Of course we do know what this medium is, but it has to be logically justifiable.

The premise has to be that the future will be conformable to the past; that the laws of nature that held in the past, will hold in the future.

## The Principle of the uniformity of nature

the same pattern of relations between kinds of events —the same laws of nature— will hold in the future as have held in the past

By adding this medium, this inference from experience becomes logically acceptable.

This, according to Hume, can’t be safely accepted (logically).

A solution would be to focus on the matters of fact, nevertheless we’d be introducing a “vicious circularity” because we’re taking for granted the exact type of reasoning the validity of which we’re trying to understand. All inductive inferences are valid only because the premise c holds

all our experimental conclusions proceed upon the supposition that the future will be conformable to the past. To endeavour, therefore, the proof of this last supposition by probable arguments […] must be evidently going in a circle and taking that for granted, which is the very point in question.

Hume, An Enquiry concerning Human Understanding, Sect. IV, Part II, 30

It is impossible, therefore, that any arguments from experience can prove this resemblance of the past to the future; since all these arguments are founded on the supposition of that resemblance.

Hume, An Enquiry concerning Human Understanding, Sect. IV, Part II, 32

This becomes a question-begging argument

??? isn’t it the same thing as the demonstration of Aristotelian first principles?

## Inductive circularity

c is the missing link, and we need to make it explicit, yet it’s itself an inductive inference: it says exactly the same thing.

Circularity is vicious here because we’re using induction to justify induction. Any experimental demonstration actually requires that the future has to resemble to the past.

if there is a suspicion that the course of nature may change, and the past may not be a rule for the future, then all experience becomes useless, and can give no rise to any argument or inference.

Hume, An Enquiry concerning Human Understanding, Sect. IV, Part II, 32

## The appeal to custom

Why do we keep using inductive reasoning?

To Hume, there’s no logical reason; the psychological explanation is the only reasonable one we can give.

For wherever the repetition of any particular act or operation produces a propensity to renew the same act or operation, without being impelled by any reasoning or process of the understanding, we always say, that this propensity is the effect of custom.

Custom is the great guide of human life.
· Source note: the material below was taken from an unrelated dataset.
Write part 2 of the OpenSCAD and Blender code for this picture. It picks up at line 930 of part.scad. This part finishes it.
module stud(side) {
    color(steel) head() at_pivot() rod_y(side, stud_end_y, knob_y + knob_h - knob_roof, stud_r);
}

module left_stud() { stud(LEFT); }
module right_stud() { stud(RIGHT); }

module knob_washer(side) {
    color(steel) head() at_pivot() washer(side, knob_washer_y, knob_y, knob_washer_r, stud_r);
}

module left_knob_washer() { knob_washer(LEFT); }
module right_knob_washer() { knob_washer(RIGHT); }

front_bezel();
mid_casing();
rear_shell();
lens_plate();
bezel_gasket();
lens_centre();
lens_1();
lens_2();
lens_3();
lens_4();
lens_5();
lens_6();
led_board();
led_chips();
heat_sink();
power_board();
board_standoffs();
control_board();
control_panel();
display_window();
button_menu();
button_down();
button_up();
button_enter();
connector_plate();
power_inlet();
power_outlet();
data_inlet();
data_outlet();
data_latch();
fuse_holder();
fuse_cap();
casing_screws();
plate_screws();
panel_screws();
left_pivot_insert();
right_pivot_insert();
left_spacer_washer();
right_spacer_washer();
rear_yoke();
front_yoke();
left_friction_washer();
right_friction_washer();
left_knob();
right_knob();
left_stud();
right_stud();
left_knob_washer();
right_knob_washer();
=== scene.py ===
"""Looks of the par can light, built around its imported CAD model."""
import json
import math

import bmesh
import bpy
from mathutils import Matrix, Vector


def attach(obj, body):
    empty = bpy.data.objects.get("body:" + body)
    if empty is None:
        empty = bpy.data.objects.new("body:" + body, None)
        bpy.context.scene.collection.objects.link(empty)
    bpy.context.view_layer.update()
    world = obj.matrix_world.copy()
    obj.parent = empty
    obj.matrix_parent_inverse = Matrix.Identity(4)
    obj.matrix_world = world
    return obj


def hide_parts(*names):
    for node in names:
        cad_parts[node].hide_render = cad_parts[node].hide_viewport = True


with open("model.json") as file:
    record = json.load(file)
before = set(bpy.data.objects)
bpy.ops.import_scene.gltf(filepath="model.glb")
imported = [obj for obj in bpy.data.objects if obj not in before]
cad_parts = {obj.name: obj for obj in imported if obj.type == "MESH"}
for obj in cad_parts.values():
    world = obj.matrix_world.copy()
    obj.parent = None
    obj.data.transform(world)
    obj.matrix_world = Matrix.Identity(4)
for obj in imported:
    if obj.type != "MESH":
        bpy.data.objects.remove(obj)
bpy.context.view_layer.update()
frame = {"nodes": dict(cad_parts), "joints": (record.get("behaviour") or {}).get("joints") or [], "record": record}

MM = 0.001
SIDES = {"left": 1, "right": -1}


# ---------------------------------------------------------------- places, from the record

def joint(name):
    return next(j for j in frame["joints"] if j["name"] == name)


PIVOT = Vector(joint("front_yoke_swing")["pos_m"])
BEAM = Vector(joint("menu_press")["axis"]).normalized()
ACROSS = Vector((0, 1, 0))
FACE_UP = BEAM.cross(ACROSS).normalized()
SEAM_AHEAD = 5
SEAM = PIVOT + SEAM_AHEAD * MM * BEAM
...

It is the principle alone which renders our experience useful to us, and makes us expect, for the future, a similar train of events with those which have appeared in the past. Without the influence of custom, […] we should never know how to adjust means to ends […]. There would be an end at once to all action […]
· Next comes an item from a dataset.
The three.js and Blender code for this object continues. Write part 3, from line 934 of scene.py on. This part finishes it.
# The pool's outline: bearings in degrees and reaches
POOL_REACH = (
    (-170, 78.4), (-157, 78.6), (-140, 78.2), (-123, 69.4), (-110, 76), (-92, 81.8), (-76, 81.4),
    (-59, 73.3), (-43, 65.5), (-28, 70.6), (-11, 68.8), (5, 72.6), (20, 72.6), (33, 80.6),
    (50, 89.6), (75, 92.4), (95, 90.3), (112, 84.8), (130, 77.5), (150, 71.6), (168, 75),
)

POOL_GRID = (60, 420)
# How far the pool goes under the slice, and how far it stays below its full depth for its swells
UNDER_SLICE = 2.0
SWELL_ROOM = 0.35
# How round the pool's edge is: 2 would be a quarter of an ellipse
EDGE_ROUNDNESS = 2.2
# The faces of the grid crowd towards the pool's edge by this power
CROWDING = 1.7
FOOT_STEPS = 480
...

Hume, An Enquiry concerning Human Understanding, Sect. V, Part I, 38

“Natural instinct”

If we can’t set goals, expectations for our future, what would give us some sort of confidence about our purpose in the future?

## Conclusion

• Inductive reasoning can’t be logically justified
• Inductive reasoning is instinctual, thus inevitable
• Inductive reasoning is at the basis of our beliefs about the future
• Inductive reasoning informs both scientific inquiry and purposive action
• Inductive reasoning is indispensable both scientific inquiry and purposive action

## Further questions

### 1

If induction can’t be logically justified —with no necessary reasons to support it— is induction not rational, or even irrational?

If we use an irrational way of thinking, then it would mean we are irrational. We are questioning the very foundation of the way we interpret the world.
This is a radical skepticism which intuitively appears as quite implausible

We’d start questioning several beliefs based on inductions, such as memories and the durability of objects and most of all science itself

### 2

If an inductive inference still makes a certain conclusion look at least ‘reasonable’, can reasonableness be at all justified?